A fully-funded PhD studentship in partnership with the University of Warwick

Collaborative Doctoral Partnership

The National Gallery offers a small number of Collaborative Doctoral Partnership studentships, funded by the Arts and Humanities Research Council (AHRC) and run in partnership with higher education institutions. These studentships focus on specific themes relevant to the Gallery's collection and wider research themes.

Research project

Despite the impressive scholarly attention that the Venice of the Renaissance has commanded, there is as yet no overarching study devoted to the challenges posed by the city’s unique physical and geographical environment on the manufacture and delivery of large-scale paintings in the lagoon city. This doctoral project investigates two aspects of this problem: the handling and transport of paintings from the painter’s workshop to their intended destination, and how their supports were made across time, and whether innovations were made in response to Venice’s challenging physical environment.

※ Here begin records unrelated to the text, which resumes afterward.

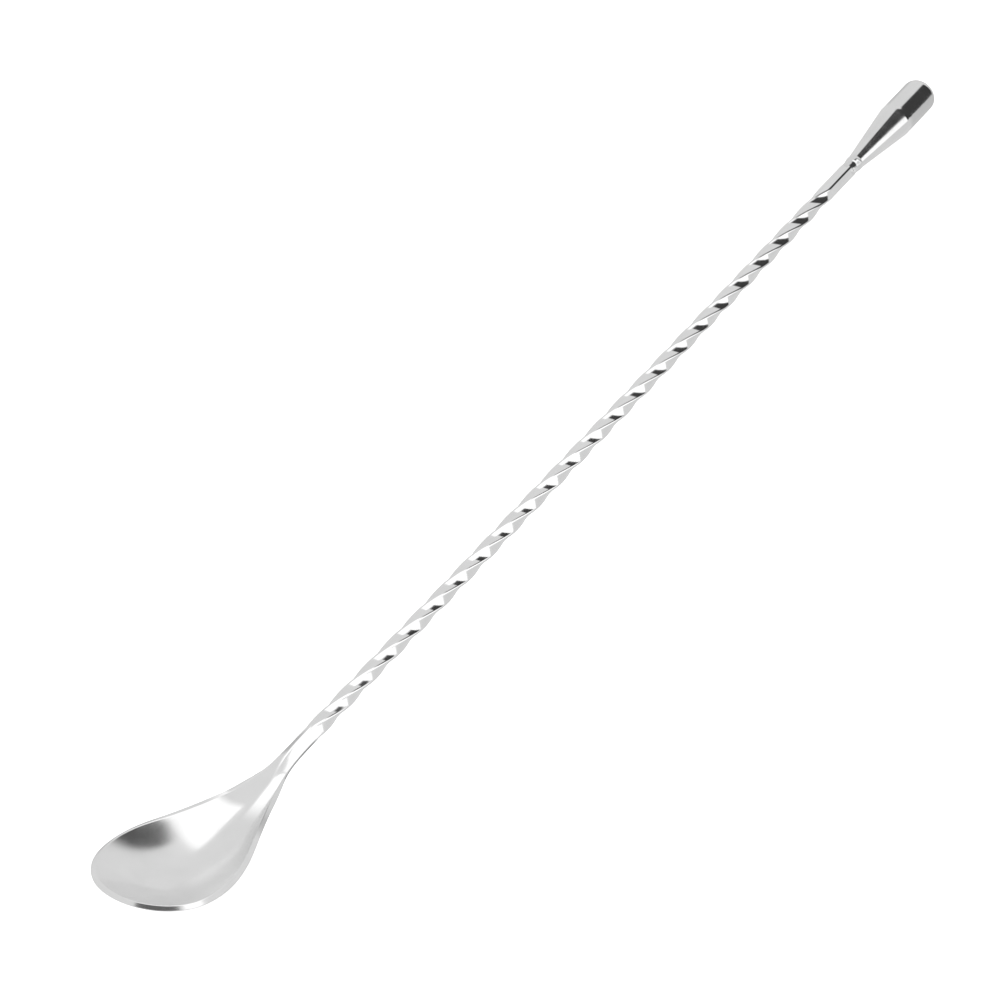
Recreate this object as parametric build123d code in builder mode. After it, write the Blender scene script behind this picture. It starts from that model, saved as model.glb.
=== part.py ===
from build123d import *
import math
import os

# ---------------------------------------------------------------------------
# Bar spoon with a twisted square shaft and a turned drop-shaped counterweight.
# Millimetres.  +X runs along the shaft from the bowl to the weight, +Z is up
# and the bowl opens upwards.  The origin is the centre of the footprint, on
# the table the spoon rests on; the shaft's axis lies AXIS_Z above the table.
# ---------------------------------------------------------------------------

# --- overall ---------------------------------------------------------------
LENGTH = 320.0
TIP_X = -LENGTH / 2       # front tip of the bowl
END_X = LENGTH / 2        # crown of the weight's domed end
NECK_X = -94.85           # where the neck of the bowl ends

# --- shaft -----------------------------------------------------------------
BAR_SIDE = 3.0            # square bar stock
BAR_CORNER_R = 0.56       # rounded long edges of the bar
NECK_WELD_LENGTH = 0.9    # flush butt weld between the neck and the bar
TWIST_START_X = NECK_X + NECK_WELD_LENGTH
TWIST_END_X = 113.4
TWIST_PITCH = 35.58       # advance per full turn, right-handed
START_ANGLE = 45.0        # the neck's bar stands corner-up
BAR_END_X = 123.5         # square shoulder of the bar, under the weld bead
SPIGOT_R = 1.0            # turned spigot that enters the weight
SPIGOT_END_X = 133.0
SPIGOT_CHAMFER = 0.2

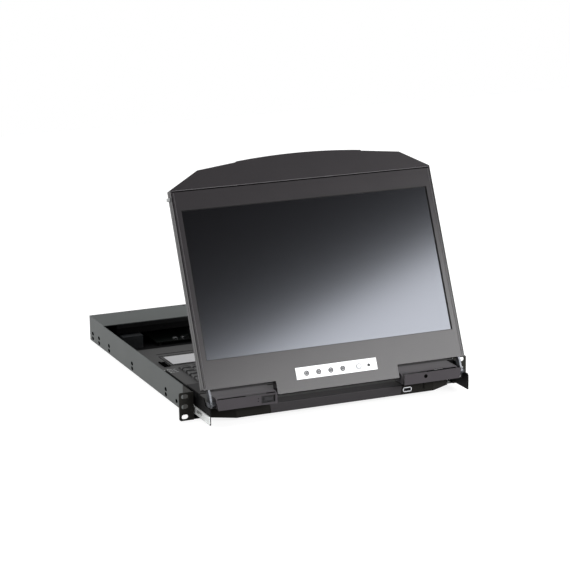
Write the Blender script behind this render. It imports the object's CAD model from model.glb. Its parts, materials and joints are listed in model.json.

The research will focus on Venetian paintings from the 15th and 16th centuries in order to plot changes over time as the binding agent in painting evolved from egg to oil and the paintings’ supports shifted from wood to canvas. This chronological scope also corresponds with Venice’s expansion into the mainland, and the growth of new distant markets. It will therefore enable discussion of environmental impact on transport beyond the lagoon, from water to land, over plains and mountains.